Paige Patterson and Jerry Vines will be speaking at the annual Pastors’ Conference in Jacksonville, Florida on February 2nd. I wish the pastors in attendance would ask Patterson and Vines some tough questions, but I expect most will be inclined to treat them like celebrities.
There will probably be a lot more pastors lining up to get their books signed than pastors posing questions about accountability.
For those of you who haven’t followed this story, Patterson and Vines are former Southern Baptist presidents, and both of them had significant information about pastor Darrell Gilyard, who is now accused of sending obscene text messages to underage teens in Florida.
Gilyard had a past in Texas, and they knew it. Why didn’t they try harder to protect people?
Gilyard left 4 churches in 4 years after allegations of sexual abuse and sexual assault surfaced in each of them. There were 25 allegations reported in his first church alone.
Many college students and church women said that they tried to tell Paige Patterson about Gilyard. One said Gilyard raped her, and another described Gilyard pushing her to the floor. You can read the tragic history of how Patterson reportedly responded in the Dallas Morning News. A couple other ministers and a pastoral counselor also tried to get through to Patterson.
Read the Dallas Morning News articles for yourself.
The hurtfulness of Patterson’s reported responses should haunt every decent Southern Baptist pastor in the country. They show a sad pattern of victim-blaming and victim-bullying.
We do not have as many published details about exactly what Jerry Vines knew, but we know that Vines “agreed to forgive” Gilyard for his Texas troubles. Also, a woman who says she resisted Gilyard’s unwanted advances when she was 18 says that she told her pastor, Jerry Vines, about it at the time. Nevertheless, she reports that Vines later spoke at Gilyard’s church, thereby giving continuing credibility to Gilyard.
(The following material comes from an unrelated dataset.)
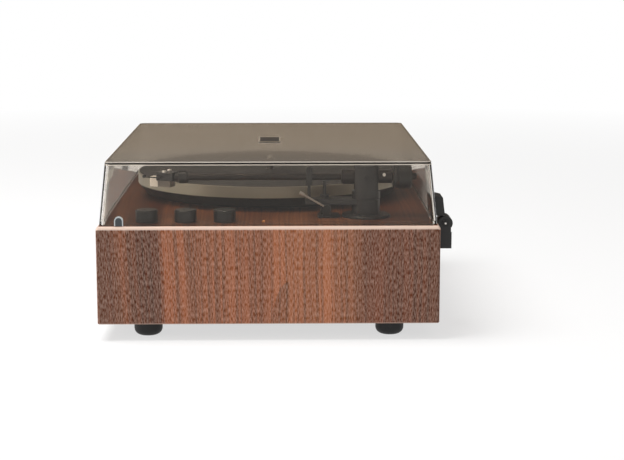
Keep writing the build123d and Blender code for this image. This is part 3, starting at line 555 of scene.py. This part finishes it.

The recent charges against Gilyard brought a new spotlight to the stories about how Southern Baptist leaders mishandled the accusations against Gilyard years ago.
Wouldn’t it be nice if they could just acknowledge that they made terrible mistakes and didn’t do nearly enough, express their regret, and promise to work at trying to prevent this kind of thing from happening in the future? But so far we haven’t seen anything resembling that.
So how about the rest of you Southern Baptist pastors out there? Will you hold your leaders’ feet to the fire, ask some tough questions of them, and insist on accountability?
WANTED: Courageous Southern Baptist pastors! Are you out there? Are you going to Jacksonville for the Pastors’ Conference?
Here are some possible questions you could ask:
- How many women would it take before Patterson would give credence to their reports of sexual abuse and consider the reports to be substantiated? Would 50 be enough? 100?
- Absent a minister’s confession, would Patterson require multiple eyewitnesses? Male eyewitnesses? How likely is that?
- Was it enough that Patterson allowed Gilyard to confess to “adulterous relationships” after what many women and college students reported was actually sexual abuse and sexual assault?
- In 1991, a woman publicly stated that “Paige Patterson asked me to refrain from speaking to anybody about this.” Now Patterson says that he “never asked anybody to remain quiet about anything.” Which story is true?
- How was any pastoral concern shown for the many college students and women who reported abuse by Gilyard? It’s certainly not reflected in Patterson’s responses in the Dallas Morning News article.
- Was it enough to get Gilyard out of the SBC, or should Southern Baptist leaders have also taken steps to warn congregations outside the SBC – i.e., Gilyard’s next Florida congregation?
- Given the extent to which Patterson, Vines, and First Baptist of Dallas officials reportedly promoted Gilyard’s career, didn’t they have some obligation to be equally proactive in later warning people about this person whom they had built up?
- Didn’t Patterson at least send a mixed message about the seriousness of Gilyard’s conduct when Patterson publicly stated his view that the complaints against Gilyard involved “culpability on the women’s part?”
- Even after multiple accusations against Gilyard, Patterson reportedly said, “It’s amazing how jealousy, frustration and racism can be motives for making accusations.” When high-level Baptist leaders are so dismissive of clergy abuse allegations, why should anyone imagine that other churches would take such accusations seriously?
- If someone like Paige Patterson claims that he didn’t have the resources to conduct an investigation, why should anyone imagine that ordinary churches would have the resources? Isn’t this a perfect illustration of why Southern Baptist churches need the resource of an independent objective review board to consider whether accusations against clergy are credible or not?
- Why did officials at First Baptist of Dallas (where Patterson worked in connection with Criswell College) reportedly “continue to recommend” Gilyard despite multiple allegations against him?
- Why did Jerry Vines lend credibility to Gilyard by speaking at Gilyard’s Florida church, even though Vines knew about Gilyard’s past in Texas and even though one of Vines’ own congregants told him about Gilyard?
- Is it acceptable that high-level Southern Baptist leaders claim to be powerless while leaving kids and congregations at risk from serial predators?
- What will Patterson and Vines do NOW to assure that the mistakes of the past aren’t repeated?